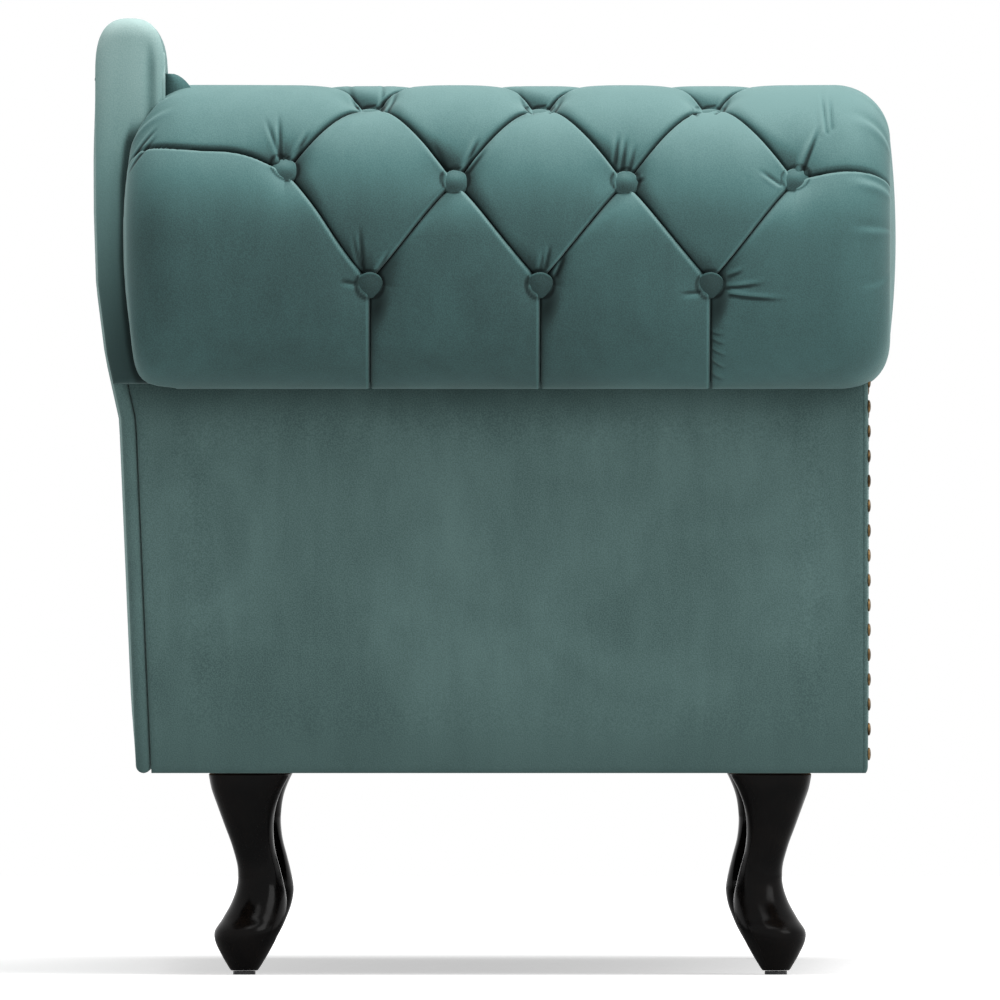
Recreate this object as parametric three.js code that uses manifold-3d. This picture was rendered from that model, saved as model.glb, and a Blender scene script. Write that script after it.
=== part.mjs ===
// A tufted fainting couch: a hardwood frame, padded and covered in velvet, on four cabriole legs.
// Millimetres. X runs from the head end to the foot end, the front faces -Y and +Z is up.
// The origin is on the floor, under the middle of the outer box.

import * as THREE from 'three';
import { mergeVertices } from 'three/addons/utils/BufferGeometryUtils.js';
import Module from 'manifold-3d';

const wasm = await Module();
wasm.setup();

// Outer sizes
const couchLength = 1530;
const couchDepth = 645;
const couchHeight = 771;

// The gap between pieces that rest on each other, and how far a cutter runs past what it cuts
const fitGap = 0.3;
const overrun = 8;

// Base box and its covers
const legHeight = 163;
const bandHeight = 157;
const bandThickness = 5;
const frontInset = 22.5;
const footInset = 5;
const rollOverhang = 80;

// Frame timber
const railHeight = 95;
const railThickness = 28;
const railLift = 3;
const postWidth = 45;
const armPostWidth = 60;
const armRailHeight = 40;
const armLowerRailHeight = 45;
const cornerBlockSize = 90;
const cornerBlockHeight = 50;

// Back: its lean, its covers from the rear inwards, and its crest seen from the front
const backRake = 33;
const outsideThickness = 12;
const crestThickness = 56;
const crestDepth = 50;
const topRailDepth = 50;
const backPadDepth = 38;
const backPadEdge = 6;
const backPadRound = 50;
const backEndOffset = 320;
const crestEndRadius = 60;
const crestFallOffset = 330;
const crestLowHeight = 490;
const crestBendReach = 260;

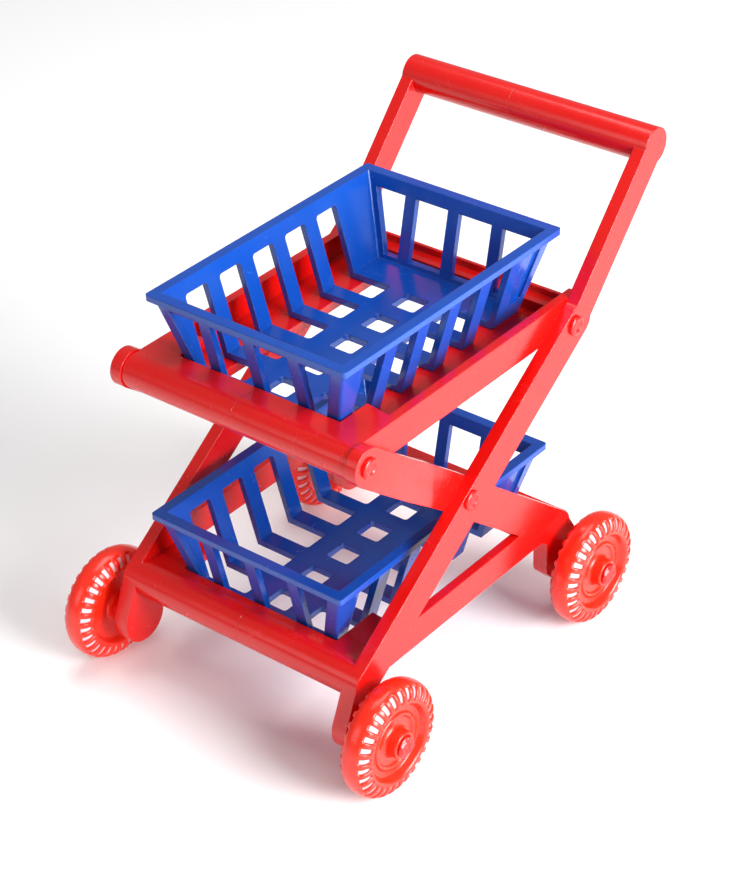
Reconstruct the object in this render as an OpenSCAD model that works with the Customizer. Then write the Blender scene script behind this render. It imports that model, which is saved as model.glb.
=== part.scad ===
// Toy shopping trolley. Two moulded side frames carry a pinned upper deck, two slatted
// baskets and four treaded wheels. Millimetres, Z up, -Y is the front.
// The origin is on the floor, midway across and midway along the trolley.
// A point in the side view is a pair [Y, Z].

/* [Basket] */
// Width over the rim
basket_w = 73.6; // [60:0.1:92]
// Length over the rim
basket_l = 102; // [84:0.5:126]
// Height from base to rim
basket_h = 28; // [22:0.5:34]
// Wall thickness, measured level
basket_wall = 2.2; // [1.6:0.1:3]
// Floor thickness
floor_t = 2.2; // [1.6:0.1:3]
// How far a long wall leans out for each millimetre of height
flare_x = 0.3; // [0.2:0.01:0.42]
// How far an end wall leans out for each millimetre of height
flare_y = 0.23; // [0.16:0.01:0.3]
// Height of the rim band
rim_h = 2; // [1.4:0.1:5]
// How far the rim band stands out past the wall
rim_lip = 1.2; // [0.6:0.1:2]
// Rounding of the basket's upright corners
basket_r = 1; // [0.6:0.1:5]
// Number of open slots in each long wall
slots = 5; // [3:1:6]
// Width of a slat between two slots
slat_w = 5.4; // [4:0.1:7]
// Centre of the first slot, from the front of the rim
slot_front = 16.5; // [14:0.5:20]
// Centre of the blind panel, from the rear of the rim
slot_rear = 11.5; // [10:0.5:14]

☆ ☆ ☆

*Task prompt*:
Check each line above for the word "Blender" and say how many have it, with nothing else.

*The completed task*:
2